A p-value < 0.05 was considered statistically significant.

A sensitivity analysis evaluated the impact of time to ICU return on patient outcomes and hospital length of stay and to mitigate bias from the selection of a cut-point of seven days in the primary analysis. Outcomes were assessed and reported separately for returns to the ICU within three days and five days.

A descriptive analysis was conducted to evaluate the effectiveness of several features constructed from the RI to differentiate between patients with and without a return to the ICU. Analysis cohorts were identified based on the first ICU admission for both patients with and without a return to the ICU during the stay. ICU returns were defined using the methodology previously described. RI variables included the RI score at the time of the downgrade from the ICU to a lower level of care, the difference in the RI score between ICU entry and exit, the decrease in the RI score over the 24 h prior to downgrade and a binary indicator identifying if the patient was in a RI-generated warning at the time of downgrade. Configurable warnings based on either the RI score value or change in scores over time are part of the RI system functionality and serve an important role in operationalizing the RI for clinical decision support [24].
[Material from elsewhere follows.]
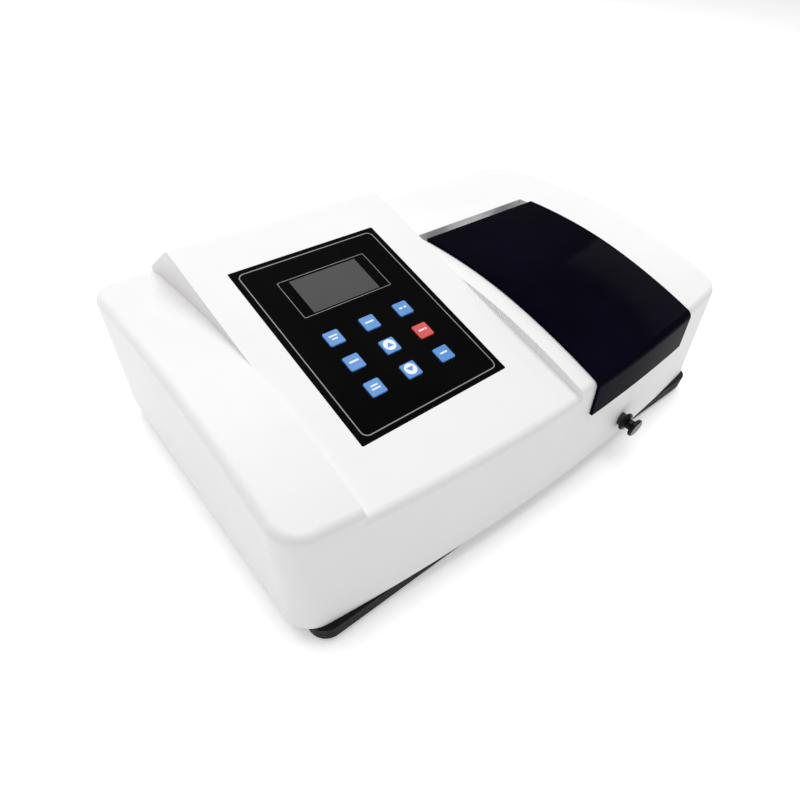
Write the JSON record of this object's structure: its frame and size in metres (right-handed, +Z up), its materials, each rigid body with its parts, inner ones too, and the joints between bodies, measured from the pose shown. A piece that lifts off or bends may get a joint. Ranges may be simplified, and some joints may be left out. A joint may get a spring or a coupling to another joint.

Propensity score matching with a 1:1 Greedy matching algorithm requiring at least a four decimal place match between the case and control was used to control for differences across cohorts similar to the primary analysis. For this subgroup analysis, matching variables included patient age, sex, type of ICU (i.e., medical vs. surgical/trauma), level of care in downgrade unit (i.e. routine vs. step-down), and first RI score in the ICU. A multivariable logistic regression model was used to evaluate the performance of the RI features on predicting returns to the ICU.